Yes, insult meet injury. Niggers and Masters; if there were something in here, in all that I've read so far, that created even a clue of being ironic in more than an entirely narcissistic way here, I missed it. Oh, and back to Magda: all this after describing her peeling a banana with her teeth and other stuff that makes me feel greasily queasy reading from a grown man about a 14-year-old girl (especially when it's in complete opposition to her briefly limned persona), even when I try really hard to place it in the context of a 15-year-old boy speaking. If he were doing his job well, I ponder, wouldn't that middle-aged authorial voice recede at the proper moments so I wouldn't have to put the book aside for fear of hurling it and since it's an E-reader, that would be a considerable expense to me away?

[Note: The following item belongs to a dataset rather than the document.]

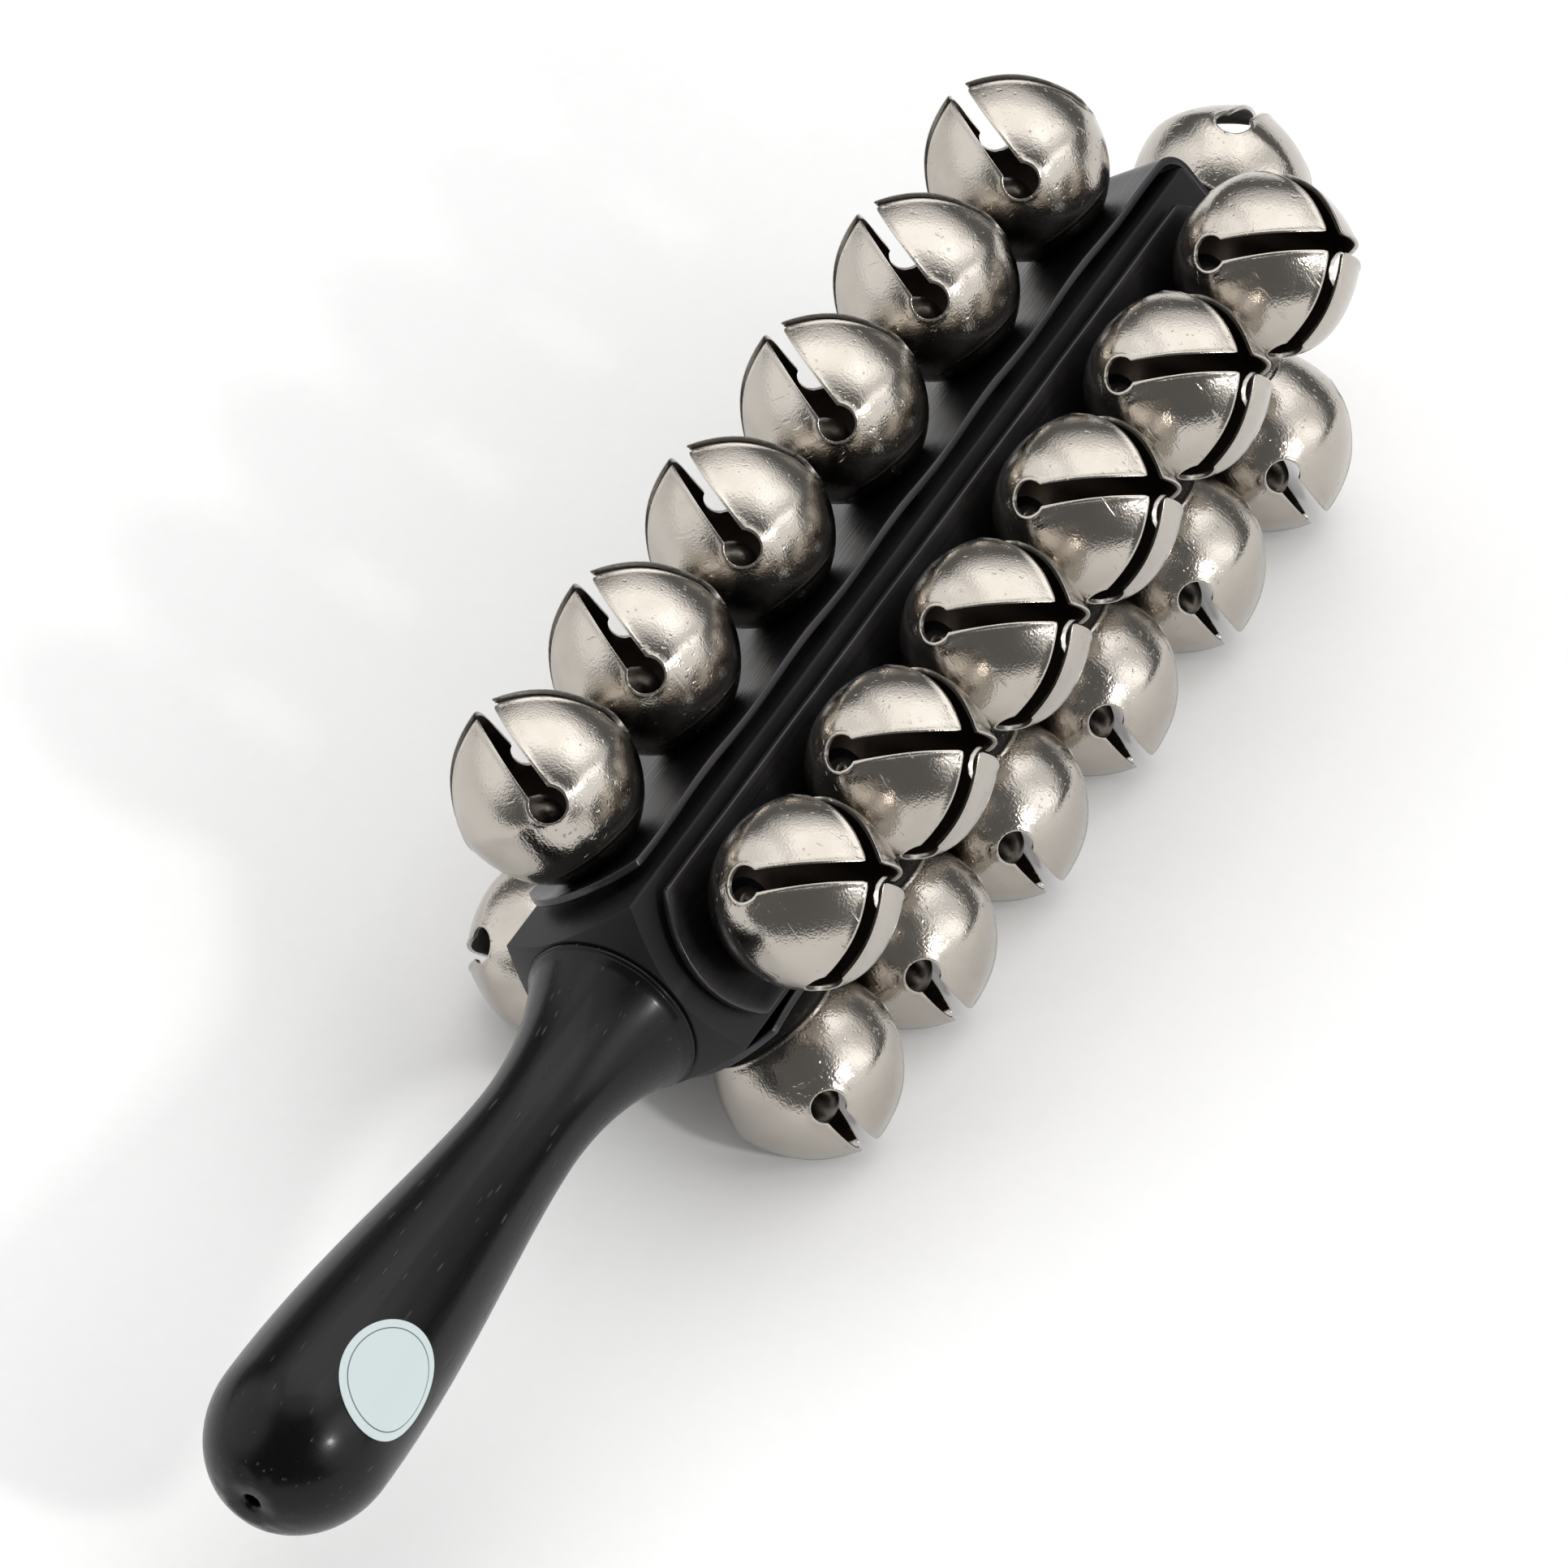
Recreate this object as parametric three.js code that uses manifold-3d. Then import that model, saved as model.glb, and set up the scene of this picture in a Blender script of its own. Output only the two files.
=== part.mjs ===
// Sleigh bells on a stick: a turned handle, a square head, metal mounting strips, and bells screwed on in four rows
// with one more on the far end. Each bell holds a loose pellet.
// Run with three and manifold-3d installed. Millimetres, +Z up, +X from the handle to the far end.
import * as THREE from "three";
import { mergeVertices } from "three/addons/utils/BufferGeometryUtils.js";
import Module from "manifold-3d";

const wasm = await Module();
wasm.setup();

// ---- Driving sizes -------------------------------------------------------------------------------------------------
// Layout of the bells
const BELLS_PER_ROW = 6;
const BELL_PITCH = 28.6; // along the head, just over one bell diameter
const FIRST_BELL = 13; // from the head's near corners to the first bell of row 1
const ROW_SHIFT = [0, 1, 5, 6.5]; // how far each row is moved along the head, so that opposite screws miss each other
const END_BELL_TURN = 45; // degrees about its own axis, so that one of its slots points straight up

// Bell
const BELL_DIAMETER = 28;
const BELL_WALL = 0.7; // sheet thickness
const DOME_DEPTH = 15; // from the widest circle down to the seat
const PETAL_HEIGHT = 13.4; // from the widest circle up to the cut petal tips
const PETAL_CURVE = 1.5; // 2 rounds a petal like an ellipse, and nearer 1 is closer to a straight cone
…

Okay. That may not be fair, but it was the latest in assaults on my fairly strong hide with this book, and I'm not so much disgusted as tired. I'm not saying the guy's not some sort of genius or great author, but he's not someone I feel like reading now. Aside from the first story, everything has grated on me, like eating otherwise decent food with sand in it. You can taste the flavor, it's still nutritious, yet it remains almost unbearable.

If I were hungry enough, I'd finish it. But I have a ton of other books to read, and I have to give up on this one now because I'm really feeling pissed off, and not in the way the author intended. Not in the splendid way he hoped to be disliked.
posted by taz 11 December | 08:07
I am officially On Vacation with my beloved Bear but just dropped in briefly via Droid to read taz's comment -- which I just loved. Still chuckling here. Yes, Barth is a Great White Chauvinist Pig, isn't he? Maybe I especially liked taz's rip because I too have been around quite awhile.

I did like this book but think I liked taz's critique even more.